Panel Paper: Health Care Costs and Barriers to Entry: Do Labor Market Regulations for Nursing Have a Relationship with State-Level Health Care Costs?

Saturday, March 30, 2019
Mary Graydon Center - Room 315 (American University)

*Names in bold indicate Presenter

Prakesha Mathur, Georgetown University


U.S. healthcare costs are rising at an alarming rate. The demand and supply effects are briefly mentioned but the focus of this paper is on the supply side, specifically regulations that affect the number of healthcare staff. Currently, the United States has much variation in state nursing regulations. Through licensing regulations, the states control the supply of nurses, which may influence healthcare costs. The hypothesis is that states with more restrictive licensing requirements for nurses have higher healthcare costs as a percentage of the state’s GDP compared to states that allow full authority and scope of practice.

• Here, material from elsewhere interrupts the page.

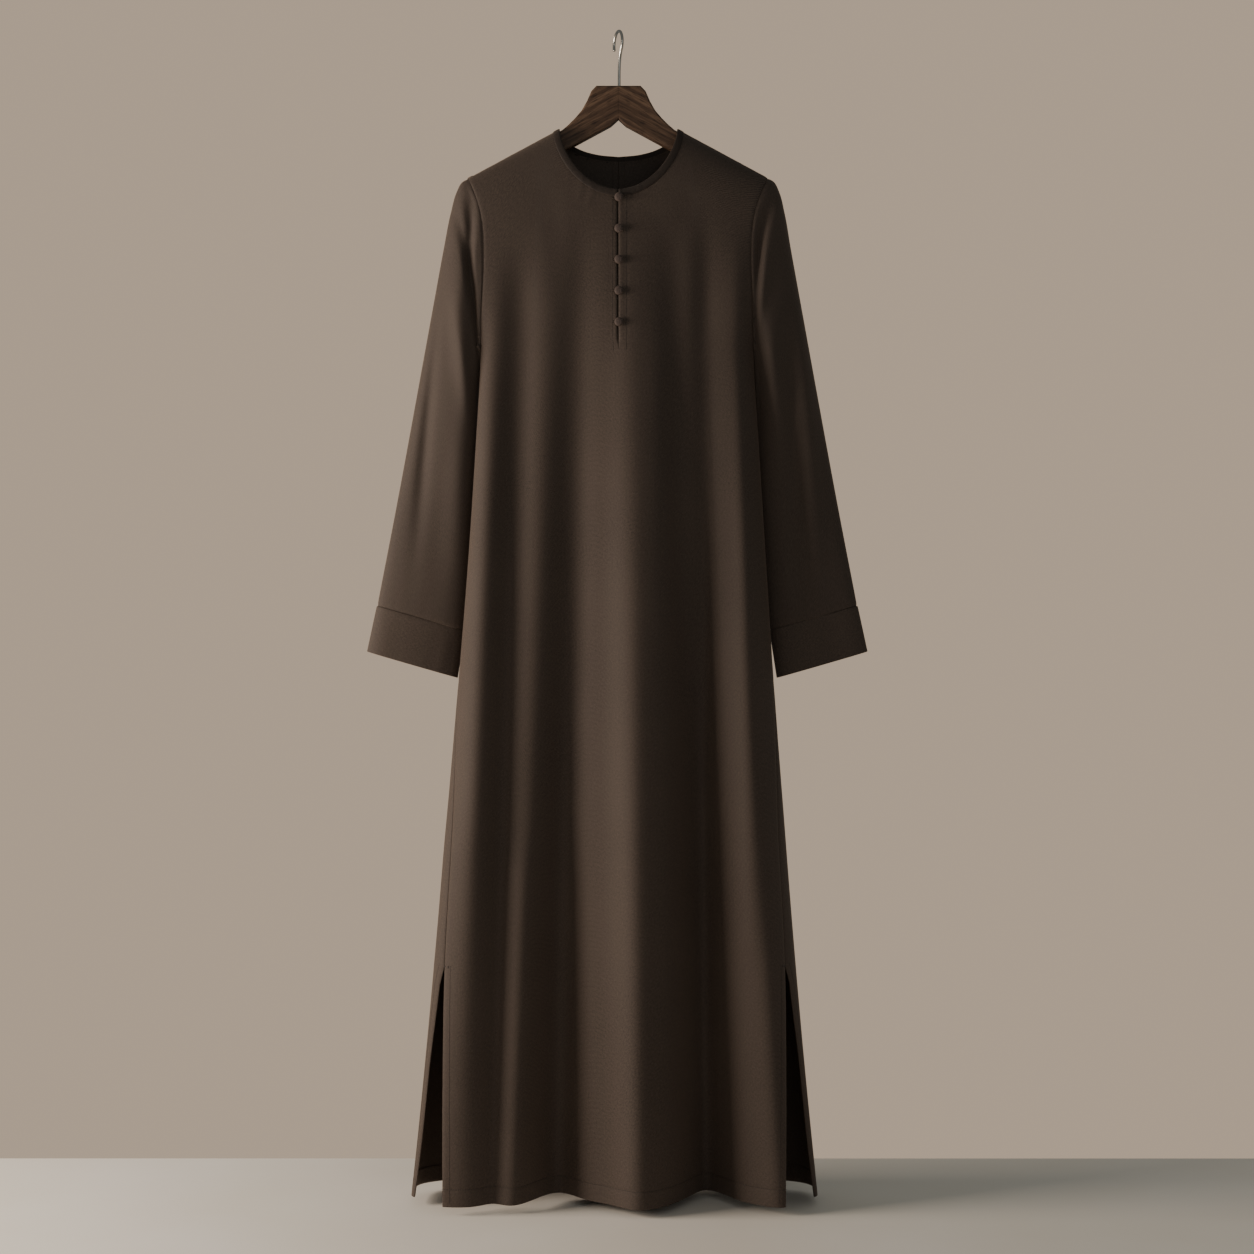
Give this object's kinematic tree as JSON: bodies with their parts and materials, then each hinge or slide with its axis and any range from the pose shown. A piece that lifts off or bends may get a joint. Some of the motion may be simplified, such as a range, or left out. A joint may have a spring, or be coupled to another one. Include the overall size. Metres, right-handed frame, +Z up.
{
  "type": "closed abaya on a wooden hanger",
  "caption": "Ankle-length closed abaya with a bound round neck, buttoned front slit, long cuffed sleeves and side slits, hanging on a wooden hanger with a steel hook",
  "frame": {"origin": "inner top of the hook's arc, where the rail carries it", "axes": "+Z up along the garment's length, the front faces -Y, the wearer's right is at -X"},
  "size_m": [0.6856, 0.1936, 1.582],
  "materials": {
    "crepe": "matte crepe with a soft sheen",
    "binding": "the same crepe, folded and pressed",
    "button": "covered in the same crepe",
    "walnut": "satin varnish",
    "steel": "polished"
  },
  "bodies": {
    "root": {"front_panel": "crepe", "back_panel_left": "crepe", "back_panel_right": "crepe", "sleeve_left": "crepe", "sleeve_right": "crepe", "cuff_left": "crepe", "cuff_right": "crepe", "neck_binding": "binding", "button_loop_1": "binding", "button_loop_2": "binding", "button_loop_3": "binding", "button_loop_4": "binding", "button_loop_5": "binding", "button_1": "button", "button_2": "button", "button_3": "button", "button_4": "button", "button_5": "button", "hanger_arm_left": "walnut", "hanger_arm_right": "walnut", "hanger_hook": "steel"}
  },
  "joints": []
}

Current trends show states restricting nursing authority to practice within a physician-nurse framework tend to have higher health care services and products costs as a percentage of GDP than states not restricting nursing authority to practice independently. After running a fixed-effects model, there are inconclusive results that do not fully support this hypothesis but there is a chance this is due to omitted variable bias. Further research needs to be done with additional variables and observations. This is not a final paper and it is still being revised.